Thursday, October 30, 2008

In Which Money Is The Root Of All Evil


As if on cue, my father had a new question for me when I spoke to him a few days ago:

"How's your job search coming?"

I should explain that I get along really well with my father, and that I value and respect his opinion. But he apparently has this notion that now that I am "bringing in some money," I should be looking for a full-time job, the goal of which I assume would be to bring in more money. And the matter-of-fact way in which he posed the question, as if to get a job so I could be working while looking for a better job should have been part of my plan from the beginning, quite frankly annoyed me.

There was a commercial on a while back (I can't remember what for) which said something to the effect of "We know you don't just work for money." It showed pictures of kids running into their father's arms and other hokey visuals to explain why people go to work each day.
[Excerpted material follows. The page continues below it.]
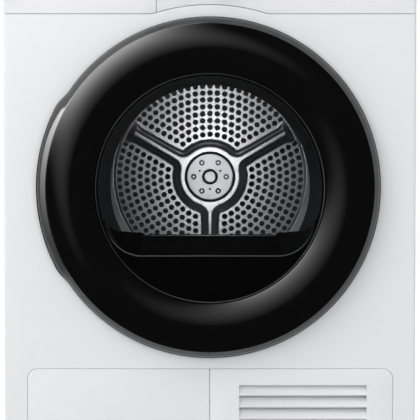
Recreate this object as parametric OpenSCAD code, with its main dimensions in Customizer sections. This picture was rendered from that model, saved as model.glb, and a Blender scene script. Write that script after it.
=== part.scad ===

At the time, I thought it made no sense. Of course people work for money. Money is why people work. But the more time I spend at my job (I've been there about a month and a half now) the more I am beginning to understand the meaning of the commercial better: while I do work for money, I wouldn't do just anything to get it. If I sat in an office eight hours a day staring at a computer screen, I might make more money. But I would absolutely hate going to work every morning. If you're lucky, you go to work because you enjoy what you do, not just to fill in the time between bill payments.

Right now I am enjoying what I'm doing. My current job is not part of my career goal (which veers, in fact, in a totally different direction from where I am now), but I like it for what it is and I'm happy there. And if I can spend some time there while planning for my next move - the one into an actual career - why shouldn't I? While it grieves me to be at odds with my father, it would grieve me even more to be at odds with myself.